— DATASET CONTENT —
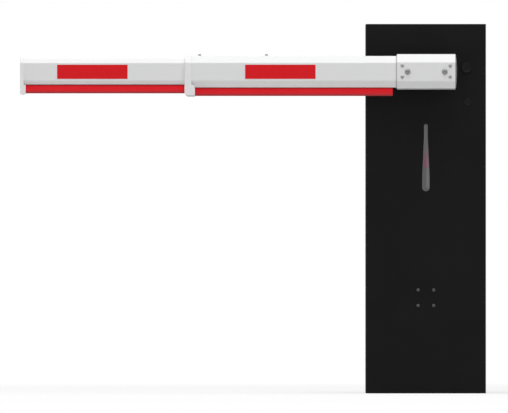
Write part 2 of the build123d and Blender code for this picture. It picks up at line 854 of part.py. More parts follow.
with BuildPart() as inner_end_cap:
    with BuildSketch(arm_plane(-arm_reach)):
        add(shifted(inner_outline, cap_lip))
        Rectangle(cap_depth, pivot_z - cap_bottom, align=hanging)
    extrude(amount=cap_tongue_length)
    fillet(inner_end_cap.faces().sort_by(Axis.X)[0].edges(), cap_rounding)
    with BuildSketch(front_plane(arm_y + cap_depth / 2)) as cap_view:
        with BuildLine():
            Polyline(
                (-arm_reach, cap_top),
                (-cap_face, cap_top),
                (-cap_face, inner_bottom),
                (cap_tongue_end, inner_bottom),
                (cap_tongue_end, cap_bottom),
                (-arm_reach, cap_bottom),
                close=True,
            )
        make_face()
        fillet(cap_view.vertices().group_by(Axis.Y)[0], cap_tongue_corner)
    extrude(amount=cap_depth, mode=Mode.INTERSECT)
    with BuildSketch(arm_plane(-cap_face)):
        add(plug_section(inner_outline, inner_height, inner_wall))
    extrude(amount=plug_length)

with BuildPart() as guide_block:
    with BuildSketch(arm_plane(-inner_end)):
        add(bore_section(main_outline, main_height, main_wall, slide_clearance))
        with Locations((0, main_height / 2 - main_wall)):
            Rectangle(
                glide_groove_width, glide_groove_depth, align=hanging, mode=Mode.SUBTRACT
            )
    extrude(amount=glide_length)
    with BuildSketch(arm_plane(-inner_end - glide_spigot)):
        add(plug_section(inner_outline, inner_height, inner_wall))
    extrude(amount=glide_spigot)


# Reflective strips: thin sheets on the flats of both tubes
def reflector(middle_x, tube_depth, side):
    """Strip on a tube's front flat where side is -1, or on its back flat where side is 1."""
    middle_y = arm_y + side * (tube_depth + reflector_thickness) / 2
    with BuildPart() as strip:
        with BuildSketch(front_plane(middle_y)):
            with Locations((middle_x, pivot_z)):
                Rectangle(reflector_length, reflector_height)
        extrude(amount=reflector_thickness / 2, both=True)
    return strip


main_reflector_front = reflector(main_reflector_x, main_depth, -1)
main_reflector_back = reflector(main_reflector_x, main_depth, 1)
inner_reflector_front = reflector(inner_reflector_x, inner_depth, -1)
inner_reflector_back = reflector(inner_reflector_x, inner_depth, 1)

# Every piece is written to its own file
pieces = {
    "base_plate": base_plate,
    "front_panel": front_panel,
    "left_side_panel": left_side_panel,
    "right_side_panel": right_side_panel,
    "top_cover": top_cover,
    "rear_kick_plate": rear_kick_plate,
    "front_left_post": front_left_post,
    "front_right_post": front_right_post,
    "rear_left_post": rear_left_post,
    "rear_right_post": rear_right_post,
    "service_door": service_door,
    "door_hinges": door_hinges,
    "door_lock": door_lock,
    "status_lens": status_lens,
    "light_tray": light_tray,
    "led_strip": led_strip,
    "sensor_bracket": sensor_bracket,
    "panel_screws": panel_screws,
    "release_cover": release_cover,
    "key_lock": key_lock,
    "bearing_housing": bearing_housing,
    "bearing_backplate": bearing_backplate,
    "bearing_bolts": bearing_bolts,
    "drive_shaft": drive_shaft,
    "shaft_collar": shaft_collar,
    "hub_plate": hub_plate,
    "arm_sleeve": arm_sleeve,
    "sleeve_end_cap": sleeve_end_cap,
    "sleeve_bolts": sleeve_bolts,
    "sleeve_screws": sleeve_screws,
    "main_tube": main_tube,
    "main_rubber": main_rubber,
    "tube_collar": tube_collar,
    "clamp_screws": clamp_screws,
    "main_reflector_front": main_reflector_front,
    "main_reflector_back": main_reflector_back,
    "inner_tube": inner_tube,
    "inner_rubber": inner_rubber,
    "inner_end_cap": inner_end_cap,
    "inner_reflector_front": inner_reflector_front,
    "inner_reflector_back": inner_reflector_back,
    "guide_block": guide_block,
}
for label, piece in pieces.items():
    piece.part.label = label
    export_step(piece.part, f"parts/{label}.step")
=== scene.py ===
"""Looks of a parking barrier: a black sheet-metal cabinet and a white two-stage arm.

Metres. The origin is the centre of the cabinet's footprint on the ground, +Z is up, the
cabinet's front faces -Y, and the arm reaches out to -X.
"""

from math import atan2, cos, pi, radians, sin, sqrt

import bmesh
import bpy
from mathutils import Matrix, Vector


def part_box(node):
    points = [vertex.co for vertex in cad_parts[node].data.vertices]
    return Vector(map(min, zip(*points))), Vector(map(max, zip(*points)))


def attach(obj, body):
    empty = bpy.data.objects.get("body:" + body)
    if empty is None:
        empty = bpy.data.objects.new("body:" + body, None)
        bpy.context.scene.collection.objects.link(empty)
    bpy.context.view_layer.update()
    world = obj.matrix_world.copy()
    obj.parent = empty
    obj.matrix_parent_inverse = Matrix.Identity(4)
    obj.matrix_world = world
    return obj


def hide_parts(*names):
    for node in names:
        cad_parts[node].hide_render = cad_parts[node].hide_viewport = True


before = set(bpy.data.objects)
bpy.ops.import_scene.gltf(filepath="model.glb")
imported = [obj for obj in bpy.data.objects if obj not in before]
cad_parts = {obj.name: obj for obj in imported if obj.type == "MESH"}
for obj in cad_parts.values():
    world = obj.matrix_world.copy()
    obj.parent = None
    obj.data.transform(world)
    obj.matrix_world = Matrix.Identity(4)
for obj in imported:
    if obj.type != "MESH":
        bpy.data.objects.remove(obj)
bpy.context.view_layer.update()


# Camera: a long lens far in front, level with the middle of the barrier, as a catalogue's front
# view is taken, so that neither the sides nor the top show.
picture_width = 508  # pixels
pixel_size = 0.00275  # what one pixel covers at the cabinet's front
film_width = 36.0
focal_length = 1300.0
view_middle = (-0.4728, 0.5140)
view_distance = focal_length / film_width * picture_width * pixel_size
sight_range = (1.0, 300.0)  # nearest and farthest that the camera sees

camera_data = bpy.data.cameras.new("front_camera")
camera_data.sensor_width = film_width
camera_data.lens = focal_length
camera_data.clip_start, camera_data.clip_end = sight_range
camera = bpy.data.objects.new("front_camera", camera_data)
camera.location = (view_middle[0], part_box("front_panel")[0].y - view_distance, view_middle[1])
camera.rotation_euler = (radians(90), 0, 0)
bpy.context.scene.collection.objects.link(camera)
bpy.context.scene.camera = camera
bpy.context.scene.view_settings.view_transform = "Standard"


# Studio: an even pale room that looks white, a wide softbox high over the front, a small one at
# each side, and a pale floor with a faint shadow. The room's light is weaker than its white.
def feed(tree, socket, value):
    """Links a socket to another one, or sets it to a plain value."""
    if isinstance(value, bpy.types.NodeSocket):
        tree.links.new(value, socket)
    else:
        socket.default_value = value


def put(tree, kind, settings=None, **sockets):
    """Adds a shader node, with its settings, and its inputs by name."""
    made = tree.nodes.new("ShaderNode" + kind)
    for name, value in (settings or {}).items():
        setattr(made, name, value)
    for name, value in sockets.items():
        feed(tree, made.inputs[name.replace("_", " ")], value)
    return made


def reckon(tree, operation, *values):
    """Sum, product or another operation on numbers."""
    made = tree.nodes.new("ShaderNodeMath")
    made.operation = operation
    for socket, value in zip(made.inputs, values):
        feed(tree, socket, value)
    return made.outputs[0]


def product(tree, number, *factors):
    """Number multiplied by one or more factors."""
    for factor in factors:
        number = reckon(tree, "MULTIPLY", number, factor)
    return number


def between(tree, factor, low, high):
    """Number that goes from low to high as the factor goes from 0 to 1."""
    made = put(tree, "MapRange", Value=factor, To_Min=low, To_Max=high)
    return made.outputs["Result"]


def ramp(tree, value, start, end, soft=False):
    """Number that goes from 0 to 1 as the value goes from start to end, evenly or softly."""
    settings = {"interpolation_type": "SMOOTHSTEP" if soft else "LINEAR"}
    made = put(tree, "MapRange", settings, Value=value, From_Min=start, From_Max=end)
    return made.outputs["Result"]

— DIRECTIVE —
Within the listing above, extract exactly the lines from the line with "for label, piece" to the line with "bpy.data.objects.remove(obj)", the two named lines included, and no others.

— TASK OUTPUT —
for label, piece in pieces.items():
    piece.part.label = label
    export_step(piece.part, f"parts/{label}.step")
=== scene.py ===
"""Looks of a parking barrier: a black sheet-metal cabinet and a white two-stage arm.

Metres. The origin is the centre of the cabinet's footprint on the ground, +Z is up, the
cabinet's front faces -Y, and the arm reaches out to -X.
"""

from math import atan2, cos, pi, radians, sin, sqrt

import bmesh
import bpy
from mathutils import Matrix, Vector


def part_box(node):
    points = [vertex.co for vertex in cad_parts[node].data.vertices]
    return Vector(map(min, zip(*points))), Vector(map(max, zip(*points)))


def attach(obj, body):
    empty = bpy.data.objects.get("body:" + body)
    if empty is None:
        empty = bpy.data.objects.new("body:" + body, None)
        bpy.context.scene.collection.objects.link(empty)
    bpy.context.view_layer.update()
    world = obj.matrix_world.copy()
    obj.parent = empty
    obj.matrix_parent_inverse = Matrix.Identity(4)
    obj.matrix_world = world
    return obj


def hide_parts(*names):
    for node in names:
        cad_parts[node].hide_render = cad_parts[node].hide_viewport = True


before = set(bpy.data.objects)
bpy.ops.import_scene.gltf(filepath="model.glb")
imported = [obj for obj in bpy.data.objects if obj not in before]
cad_parts = {obj.name: obj for obj in imported if obj.type == "MESH"}
for obj in cad_parts.values():
    world = obj.matrix_world.copy()
    obj.parent = None
    obj.data.transform(world)
    obj.matrix_world = Matrix.Identity(4)
for obj in imported:
    if obj.type != "MESH":
        bpy.data.objects.remove(obj)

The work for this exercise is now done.